If you show up for a trail build day, chances are you won’t be using power tools, but you may be asked to help someone who IS certified to use them. Mike and Leigh take us through all the necessary safety tips for working around chainsaws and trimmers, and explain what it means to swamp for a saw operator.
This video is not meant as a substitute for in-person safety training, and it’s definitely not designed to teach chainsaw or power tool operation. Check with your land manager or owner to find out what safety requirements are in place, and be sure to follow them to the letter.

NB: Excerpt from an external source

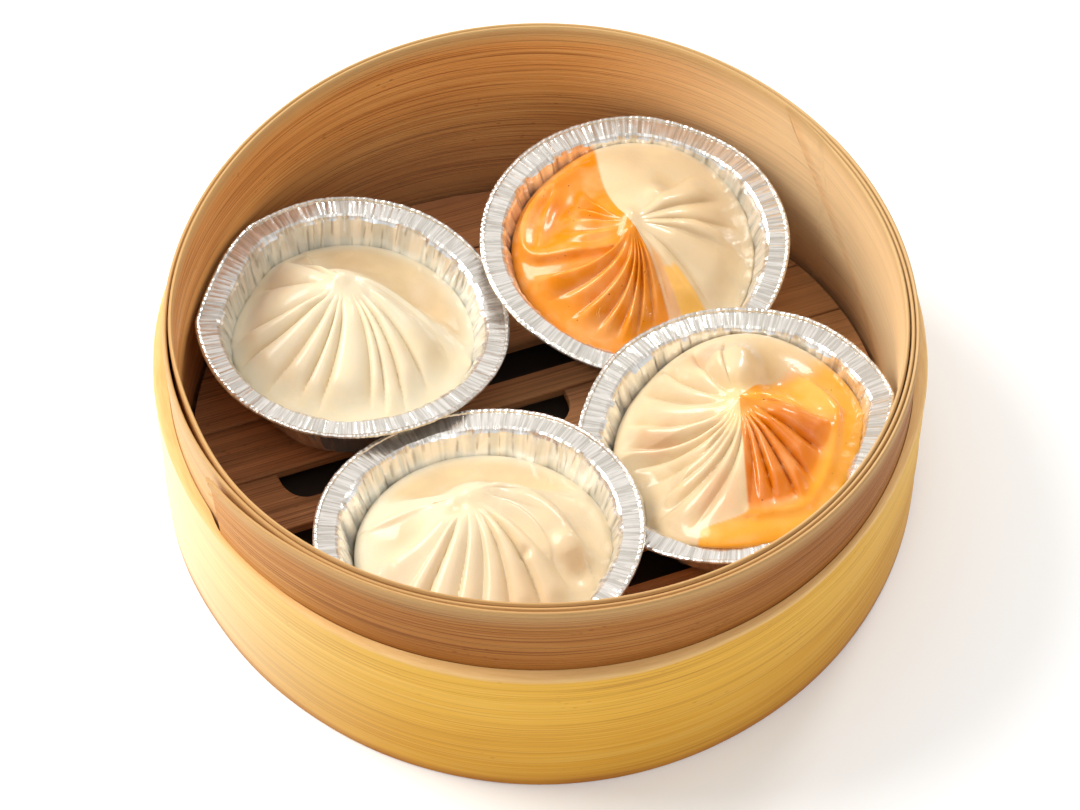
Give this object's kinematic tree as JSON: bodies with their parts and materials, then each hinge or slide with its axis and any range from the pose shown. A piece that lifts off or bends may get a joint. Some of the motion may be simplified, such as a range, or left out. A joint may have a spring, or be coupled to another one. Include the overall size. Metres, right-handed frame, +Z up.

I’ve had riders go blowing by me driving a brush mower or trimmer without even slowing down. It’s terrifying. I really don’t want to do a scene from Tucker & Dale vs Evil. I picked up a Dewalt electric hedger last year that I did some mods to so it would handle the thick multiflora rose I’m up against (reinforced the blade pivot with a good piece of steel). The electric trimmer doesn’t require ear protection, so it’s much easier to hear riders and runners sneaking up on me. One thing that has really helped is to put orange cones in the middle of the trail I’m working on some distance to either side of where I’m working. I have “TRAIL WORK – SLOW” written on them, and that at least lets people know what’s expected. Yes, you can still use the trail, but go slowly. I haven’t sawn anyone’s legs off so far, and really hope to keep it that way.
Its crazy, I have had riders and hikers come right by me while running a gas powered saw.
Some folks are rather absent minded, I suppose. Good on ya for the cone zone idea. That should provide notice that work and hazards are present.
This day and age, we are dealing with folks that turn a blind eye to common Courtesy and common sense, sadly.
Nice job all!
Great video! Most osha or ansi standards specify keeping 10 feet between a saw operator and anyone else on a worksite. Keeping distance is key to safety! Also, make sure your safety glasses are Z87 rated at a minimum. Sunnies look great but when you’re getting smacked in the face by a loaded branch it’s best to have proper safety glasses. Smith makes some spectacular safety glasses that go above and beyond the ansi standards all the way to mil-spec ballistic lenses.